As an SCCC student, I have not heard the rumor but if one did try to use me a human shield that would be assault and fists would fly. I would beat the shit out of someone who did this.

tmo
tmo
12 years ago

Phil,

So you aren’t concerned with being effective.

Phil Mocek
12 years ago

I’m concerned with Occupy Seattle being effective. The Get Money Out of Politics workgroup gives me great hope about effective efforts to come. 40+ people are meeting weekly, staying out of the mud and the occupation conflicts, planning some splashy events for the upcoming anniversary of the Citizen’s United decision, and aiming for Constitutional amendments to overturn that decision and to end corporate personhood. These strike at the heart of what motivated me to get involved. News I received a couple days ago that they’re humming along effectively excites me like little else I’ve heard out of various corners of Occupy Seattle, and for that matter, of the entire Occupy Wall Street movement.

Completely independently of all that, I think we need to keep the college administration’s ability to subvert the system within which they are supposed to operate in check.

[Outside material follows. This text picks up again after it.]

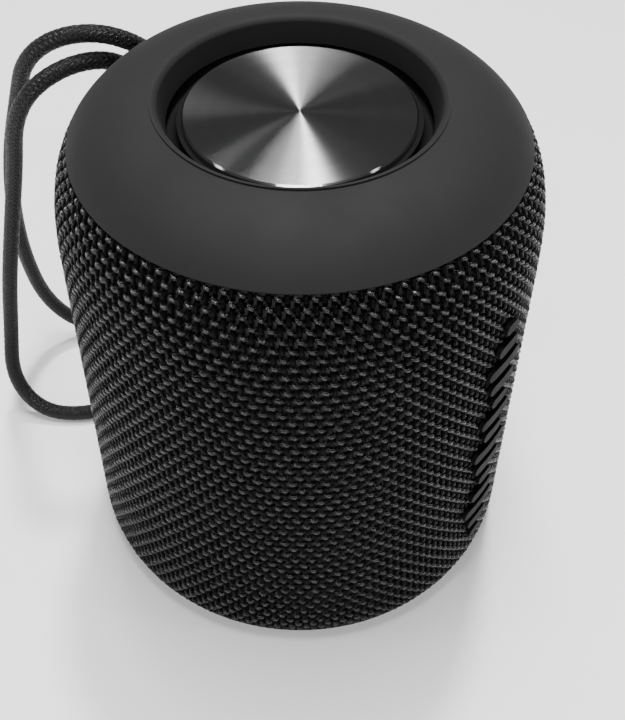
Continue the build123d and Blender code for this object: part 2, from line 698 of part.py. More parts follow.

There was no emergency, and there is no emergency. Absent an emergency, they are not supposed to be able to do what they’re doing. I don’t want defacto laws to be made by the Seattle Central Board of Trustees. We’ve defined the process they must go through in order to make the changes they’ve made, but they side-stepped that process simply because they really, really, wanted to do so. We shouldn’t let that slide.